There are at least two reasons for me to write this article. One reason is to introduce some of the current representatives of the Mannheim local underground to the "global underground", especially Schwefel and Horacz Bluminth. The other reason is to tell about a handful of people with an idea, with courage and the strength to stand unfavorable circumstances who achieved an unexpected and rather improbable success. When Norbert Schwefel came onstage again to bid the audience goodnight he could already announce next year's follow up... Fluctuations included there were about 1000 visitors, and according to the applause and their happy faces they really enjoyed this event. So, musicians and festival organizers among Aural Innovation readers, go there and spread festivals like this all over the world... Am I too optimistic?
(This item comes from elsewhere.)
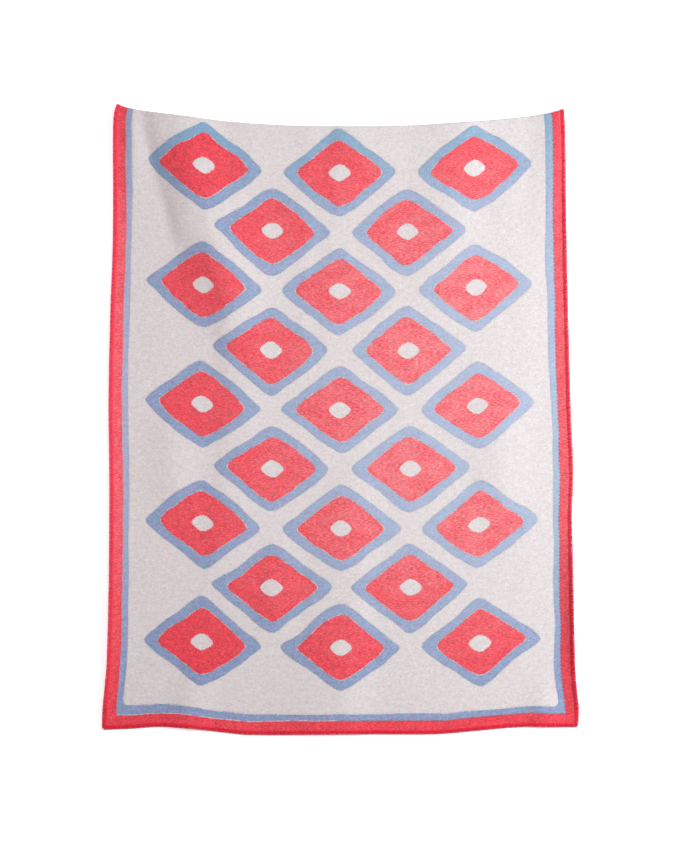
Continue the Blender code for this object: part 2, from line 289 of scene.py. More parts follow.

Maybe I am, but imagine a summer with not only commercial big stadium festivals with almost the same bands playing on each of them but with a multitude of small independent festivals with few bands, some hundred visitors and with the possibility of almost intimate encounters with the musicians, no police, no admission fee, no security personnel, no barriers... just music, talks and having a good time together. Wouldn't this be nice?